Первая министерская (с иллюстрациями) | страница 25
Когда раздался звонок, мальчики не вскочили со своих мест, как обычно, и в полной тишине дали педагогу закончить урок.
Но зато с его уходом поднялась буря. Матвеев вскочил на парту, застучал каблуком в верхнюю откидную доску и заорал:
— Рано радуетесь! Мы его живо сократим. Разговорился. Бердичевский соловей!
— И заметили? Все только про бунт, только про бунт! — закричал Казацкий.
— Эти фокусы мы знаем! — продолжал кричать Матвеев. — Вот пойдем к директору и обо всем доложим.
— А что ты, собственно, доложишь? — спросил, сдерживаясь, Андрей. — Что он сказал непозволительного? То, что он говорил, в газетах пишут.
— В жидовских газетах! — кричал Матвеев. — И потом, что можно в газетах, того нельзя в гимназии.
— Не всем известно, что ты не дорос еще до политических вопросов. Он, видимо, на тебя не рассчитывал.

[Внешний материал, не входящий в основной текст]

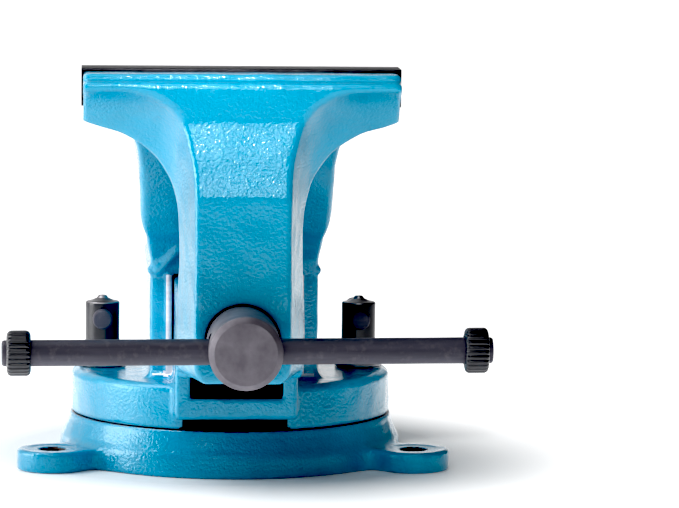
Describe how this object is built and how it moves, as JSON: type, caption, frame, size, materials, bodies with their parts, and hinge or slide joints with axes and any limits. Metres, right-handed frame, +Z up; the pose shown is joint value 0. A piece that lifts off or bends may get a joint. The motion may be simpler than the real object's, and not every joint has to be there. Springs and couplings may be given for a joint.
{
  "type": "bench vise",
  "caption": "Bench vise with a sliding jaw on a screw, steel jaw plates, a sliding handle bar and a swivel base with bolt-down lugs.",
  "frame": {"origin": "swivel axis on the underside of the base, at the bench surface", "axes": "+Z up, -Y towards the user and the nose of the screw, +X to the user's right"},
  "size_m": [0.2282, 0.381, 0.2049],
  "materials": {
    "blue_enamel": "glossy enamel over cast iron",
    "black_oxide": "black oxide, satin",
    "black_lacquer": "glossy black",
    "bare_steel": "turned steel",
    "bronze": "machined bronze"
  },
  "bodies": {
    "base": {"swivel_base": "blue_enamel"},
    "fixed_jaw": {"static_jaw_body": "blue_enamel", "rear_jaw_plate": "black_oxide", "rear_jaw_screw_left": "bare_steel", "rear_jaw_screw_right": "bare_steel", "spindle_nut": "bronze", "nut_bolt": "bare_steel", "lock_stud_left": "bare_steel", "lock_stud_right": "bare_steel", "lock_washer_left": "bare_steel", "lock_washer_right": "bare_steel"},
    "moving_jaw": {"dynamic_jaw": "blue_enamel", "front_jaw_plate": "black_oxide", "front_jaw_screw_left": "bare_steel", "front_jaw_screw_right": "bare_steel", "thrust_washer": "bronze"},
    "screw": {"spindle": "bare_steel", "retainer_spring": "bare_steel", "spring_washer": "bare_steel", "retainer_collar": "bare_steel", "retainer_pin": "bare_steel"},
    "handle": {"handle_bar": "black_oxide", "handle_knob_left": "black_lacquer", "handle_knob_right": "black_lacquer"},
    "lock_left": {"lock_nut_left": "black_lacquer"},
    "lock_right": {"lock_nut_right": "black_lacquer"},
    "lock_left_bar": {"lock_bar_left": "black_oxide"},
    "lock_right_bar": {"lock_bar_right": "black_oxide"}
  },
  "joints": [
    {"name": "base_swivel", "type": "hinge", "parent": "base", "child": "fixed_jaw", "pos_m": [0, 0, 0.0234], "axis": [0, 0, 1], "continuous": true},
    {"name": "jaw_slide", "type": "slide", "parent": "fixed_jaw", "child": "moving_jaw", "axis": [0, -1, 0], "range_m": [0, 0.144]},
    {"name": "spindle_spin", "type": "hinge", "parent": "moving_jaw", "child": "screw", "pos_m": [0, -0.19, 0.0787], "axis": [0, -1, 0], "range_deg": [0, 8640]},
    {"name": "handle_slide", "type": "slide", "parent": "screw", "child": "handle", "axis": [1, 0, 0.0087], "range_m": [-0.083, 0.081]},
    {"name": "lock_left_turn", "type": "hinge", "parent": "fixed_jaw", "child": "lock_left", "pos_m": [-0.0652, 0, 0.0484], "axis": [0, 0, 1], "range_deg": [-10, 180]},
    {"name": "lock_right_turn", "type": "hinge", "parent": "fixed_jaw", "child": "lock_right", "pos_m": [0.0652, 0, 0.0484], "axis": [0, 0, -1], "range_deg": [-10, 180]},
    {"name": "lock_left_bar_slide", "type": "slide", "parent": "lock_left", "child": "lock_left_bar", "axis": [0, -1, 0], "range_m": [0, 0.0275]},
    {"name": "lock_right_bar_slide", "type": "slide", "parent": "lock_right", "child": "lock_right_bar", "axis": [0, -1, 0], "range_m": [0, 0.0275]}
  ],
  "couplings": [
    {"joint": "jaw_slide", "follows": "spindle_spin", "m_per_rad": 0.00095493}
  ]
}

— Ну вас к черту! — выругался Козявка. — Чего переполошились? Сколько таких на руку идет? — Он выставил вперед мясистую лапу.
Но спор не утих. Было известно, что в классе есть два лагеря, две враждующие стороны: патриоты и либералы, но до таких открытых столкновений никогда не доходило.

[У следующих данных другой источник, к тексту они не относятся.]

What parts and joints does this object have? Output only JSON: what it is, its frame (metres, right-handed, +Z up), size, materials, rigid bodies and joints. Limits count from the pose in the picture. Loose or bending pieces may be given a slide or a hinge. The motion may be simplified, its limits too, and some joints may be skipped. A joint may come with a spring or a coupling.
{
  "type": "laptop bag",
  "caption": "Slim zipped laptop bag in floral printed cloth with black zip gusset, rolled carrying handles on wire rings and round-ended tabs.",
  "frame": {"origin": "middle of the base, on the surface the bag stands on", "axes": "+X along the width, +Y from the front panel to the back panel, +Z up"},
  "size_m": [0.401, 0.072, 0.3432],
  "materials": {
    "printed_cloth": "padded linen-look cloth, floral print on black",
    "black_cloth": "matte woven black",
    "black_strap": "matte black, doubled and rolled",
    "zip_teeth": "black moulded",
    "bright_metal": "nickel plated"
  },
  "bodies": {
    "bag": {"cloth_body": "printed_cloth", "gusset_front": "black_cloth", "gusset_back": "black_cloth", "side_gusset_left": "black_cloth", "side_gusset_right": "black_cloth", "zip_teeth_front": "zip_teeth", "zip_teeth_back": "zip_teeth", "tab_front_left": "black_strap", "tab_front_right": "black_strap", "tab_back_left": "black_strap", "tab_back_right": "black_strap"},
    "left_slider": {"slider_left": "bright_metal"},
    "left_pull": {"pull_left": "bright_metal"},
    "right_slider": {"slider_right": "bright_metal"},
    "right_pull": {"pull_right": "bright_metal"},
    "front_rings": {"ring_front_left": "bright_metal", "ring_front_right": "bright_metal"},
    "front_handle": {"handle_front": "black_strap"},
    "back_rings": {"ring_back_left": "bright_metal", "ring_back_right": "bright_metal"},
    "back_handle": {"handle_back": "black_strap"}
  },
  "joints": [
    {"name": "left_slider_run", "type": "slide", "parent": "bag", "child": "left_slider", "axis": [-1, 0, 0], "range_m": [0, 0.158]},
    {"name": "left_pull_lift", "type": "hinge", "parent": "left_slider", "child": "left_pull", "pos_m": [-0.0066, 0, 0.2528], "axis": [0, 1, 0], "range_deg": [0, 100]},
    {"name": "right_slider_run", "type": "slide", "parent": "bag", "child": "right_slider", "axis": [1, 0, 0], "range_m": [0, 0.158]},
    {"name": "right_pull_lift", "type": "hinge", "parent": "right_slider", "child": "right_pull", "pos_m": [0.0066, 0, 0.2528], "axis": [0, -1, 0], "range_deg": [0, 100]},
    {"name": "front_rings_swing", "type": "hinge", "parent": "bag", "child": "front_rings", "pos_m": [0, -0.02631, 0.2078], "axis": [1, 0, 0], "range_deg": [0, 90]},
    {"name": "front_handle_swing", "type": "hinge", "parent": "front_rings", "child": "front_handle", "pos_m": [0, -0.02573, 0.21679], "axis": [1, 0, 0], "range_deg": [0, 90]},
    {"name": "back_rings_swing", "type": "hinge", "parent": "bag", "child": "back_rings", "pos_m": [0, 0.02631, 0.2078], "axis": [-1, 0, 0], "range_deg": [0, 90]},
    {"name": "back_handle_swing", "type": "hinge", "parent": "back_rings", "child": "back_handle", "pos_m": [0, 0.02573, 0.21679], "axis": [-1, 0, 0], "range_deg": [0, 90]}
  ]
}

Когда гимназисты по звонку вывалили в коридор, к пятиклассникам группами подходили ученики старших классов. Они жадно расспрашивали о том, что говорил новый педагог, как он себя держал, ставил ли баллы и вообще что это за птица. Пятиклассники с преувеличенно серьезным видом пускались в длительные рассуждения по поводу первого урока нового историка.

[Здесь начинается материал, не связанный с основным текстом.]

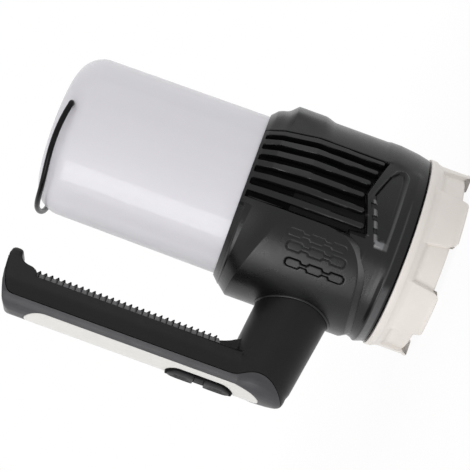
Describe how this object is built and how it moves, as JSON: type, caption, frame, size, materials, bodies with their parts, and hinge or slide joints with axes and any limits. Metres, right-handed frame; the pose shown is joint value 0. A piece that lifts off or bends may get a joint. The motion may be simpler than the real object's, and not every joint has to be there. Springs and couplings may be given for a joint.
{
  "type": "led flashlight",
  "caption": "Handheld searchlight and lantern: ribbed black barrel, castellated lens ring, frosted lantern tail with a wire bail, and a pistol grip with two push buttons.",
  "frame": {"origin": "centre of the bounding box at its bottom, level with the tips of the lens ring's tabs", "axes": "+Z along the lamp's axis from the lens to the lantern tail, -X toward the grip, +Y across, so that X and Z span the symmetry plane"},
  "size_m": [0.1644, 0.1106, 0.22],
  "materials": {
    "black_plastic": "satin",
    "grey_plastic": "satin",
    "cream_plastic": "satin",
    "white_plastic": "satin",
    "frosted_plastic": "frosted",
    "clear_plastic": "polished",
    "black_rubber": "matte",
    "black_wire": "gloss",
    "bright_coat": "polished",
    "bare_aluminium": "machined",
    "plated_steel": "plated",
    "green_board": "satin",
    "white_board": "satin",
    "yellow_phosphor": "satin",
    "cell_sleeve": "satin"
  },
  "bodies": {
    "lamp": {"housing": "black_plastic", "head_ring": "cream_plastic", "front_lens": "clear_plastic", "lens_seal": "black_rubber", "reflector": "bright_coat", "led_board": "white_board", "led_emitter": "yellow_phosphor", "heat_sink": "bare_aluminium", "chassis": "black_plastic", "battery_1": "cell_sleeve", "battery_2": "cell_sleeve", "battery_3": "cell_sleeve", "battery_4": "cell_sleeve", "control_board": "green_board", "charge_port": "plated_steel", "chassis_screw_1": "plated_steel", "chassis_screw_2": "plated_steel", "chassis_screw_3": "plated_steel", "lantern_board": "white_board", "lantern_led_1": "yellow_phosphor", "lantern_led_2": "yellow_phosphor", "lantern_led_3": "yellow_phosphor", "lantern_led_4": "yellow_phosphor", "lantern_led_5": "yellow_phosphor", "lantern_led_6": "yellow_phosphor", "diffuser": "frosted_plastic", "diffuser_seal": "black_rubber", "grip_shell": "black_plastic", "grip_spine": "grey_plastic", "grip_panel": "white_plastic", "grip_screw_front": "plated_steel", "grip_screw_rear": "plated_steel", "finger_pad": "black_rubber", "button_frame": "black_plastic", "switch_board": "green_board", "switch_front": "black_plastic", "switch_rear": "black_plastic", "switch_lead": "black_rubber"},
    "bail_loop": {"bail": "black_wire"},
    "front_button": {"button_front": "black_rubber"},
    "rear_button": {"button_rear": "black_rubber"},
    "port_flap": {"port_cover": "black_rubber"}
  },
  "joints": [
    {"name": "bail_swing", "type": "hinge", "parent": "lamp", "child": "bail_loop", "pos_m": [0.0259, 0, 0.213], "axis": [0, 1, 0], "range_deg": [0, 180]},
    {"name": "front_button_press", "type": "slide", "parent": "lamp", "child": "front_button", "axis": [1, 0, 0], "range_m": [0, 0.0008], "stiffness_N_per_m": 800, "springref_m": -0.0005},
    {"name": "rear_button_press", "type": "slide", "parent": "lamp", "child": "rear_button", "axis": [1, 0, 0], "range_m": [0, 0.0008], "stiffness_N_per_m": 800, "springref_m": -0.0005},
    {"name": "port_cover_swing", "type": "hinge", "parent": "lamp", "child": "port_flap", "pos_m": [0.08083, 0, 0.0955], "axis": [0, -1, 0], "range_deg": [0, 90]}
  ]
}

— Послушай, Андрей, — спросил Котельников, — почему Матвееву так не понравился новый преподаватель?
— Патентованный тупица! Отец — бранд-майор, в Союзе русского народа [4]. А сын мечтает быть гусаром. Учится на одних колах. Зато марши всех кавалерийских полков дует наизусть. Формы всех полков за сто лет изучил на зубок. А больше ничем не интересуется.
— Курточка обтянутая, коротенькая, — перебил Ливанов, — штаны — диагональ на штрипках — вот-вот лопнут. А из карманчика — гроздь брелоков. Матвеев ходит, а брелоки звенят.
— Самый счастливый день в его жизни будет, когда он наденет погоны. Ну и, конечно, патриот умопомрачительный.
— Не один Матвеев придерживается таких взглядов, — раздался вдруг голос из дальнего угла класса. Это говорил невысокий, болезненного вида юноша, один из трех евреев, принятых в класс «по процентной норме».
— Наконец-то ты, Гайсинский, заговорил, — рассмеялся Андрей. — А ты больше все молчишь в кулачок.
— Речь — серебро, молчание — золото, — усмехнулся Гайсинский. — А в гимназии, пожалуй, даже не золото, а платина. А для евреев — бриллиант.